The Lake Winnipeg Foundation will receive $260,000 in federal funding over four years for the Lake Winnipeg Community-Based Monitoring Network (LWCBMN), a growing network of citizens, scientists and conservation professionals taking action for healthy waters.

This new support is part of $3.8 million in funding over four years for 23 projects under the Lake Winnipeg Basin Program. Canada’s Minister of Environment and Climate Change, Catherine McKenna, made the announcement on Aug. 2 in Gimli.

“Citizen science can play an important role in pointing the way towards solutions for Lake Winnipeg,” said LWF executive director Alexis Kanu at the announcement.

“The Lake Winnipeg Community-Based Monitoring Network is tackling the root causes of algae blooms by identifying phosphorus hotspots across the landscape, creating opportunities to target funding and action to achieve the greatest impact for our beloved lake.”

Since 2016, LWCBM volunteers and staff have been collecting water samples across southern Manitoba using scientifically vetted protocols. Samples are then analyzed in a lab to measure phosphorus concentration and determine the amount of phosphorus being exported off our landscapes into our local waterways.

Over the past three years, LWCBMN has expanded from 12 sites to 100, from 200 samples to 1500. This incredible growth is a testament to the dedication of citizen scientists and conservation groups who are leading the charge for healthy waters.
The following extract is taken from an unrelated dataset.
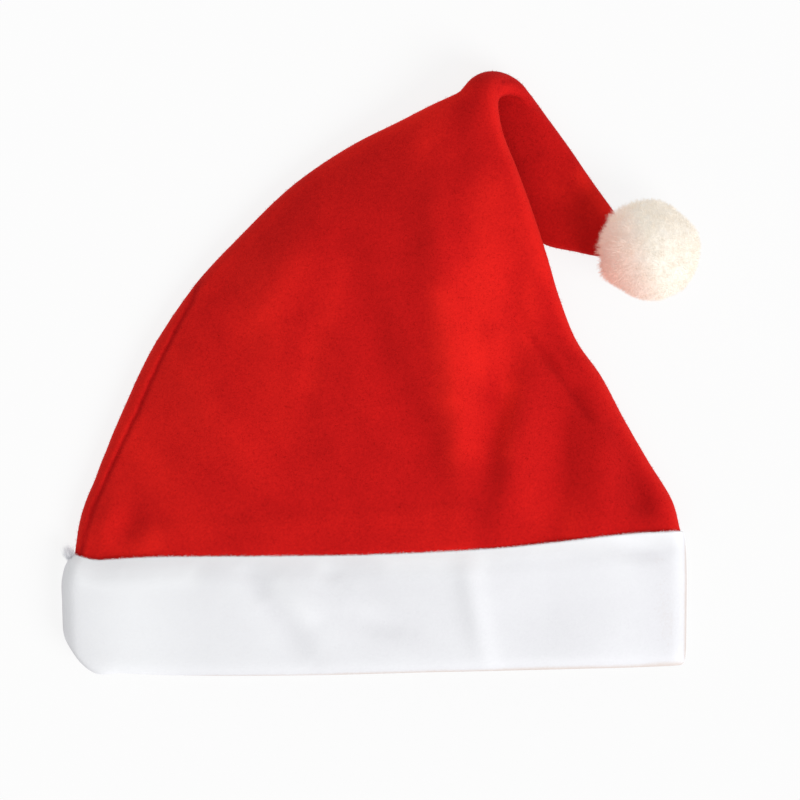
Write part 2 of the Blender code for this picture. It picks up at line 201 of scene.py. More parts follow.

Now, federal funding will be used to grow network capacity and support activities including:

  • Developing and maintaining shared monitoring protocols, tools and training for all partners;
  • Subsidizing analysis costs which are a major barrier for local groups on their own;
  • And ensuring that collected data is interpreted and shared back to all community participants in a way that is useful, accessible and timely.

At LWF, our members have been taking action to restore and protect Lake Winnipeg since 2005. We recognize that the health of our shared waters is our collective responsibility – and we take that responsibility seriously.

This latest federal investment is a recognition of the incredible leadership of lake-lovers across the watershed who, for more than a decade, have been steadfast in their efforts to educate, advocate and act on behalf of Lake Winnipeg.

Going forward, the shared concerns of our members will continue to drive LWF’s work. Bringing the voice of lake-lovers to the tables of decision makers, we remain committed to speaking up for water, advocating for meaningful solutions and co-ordinating evidence-based action.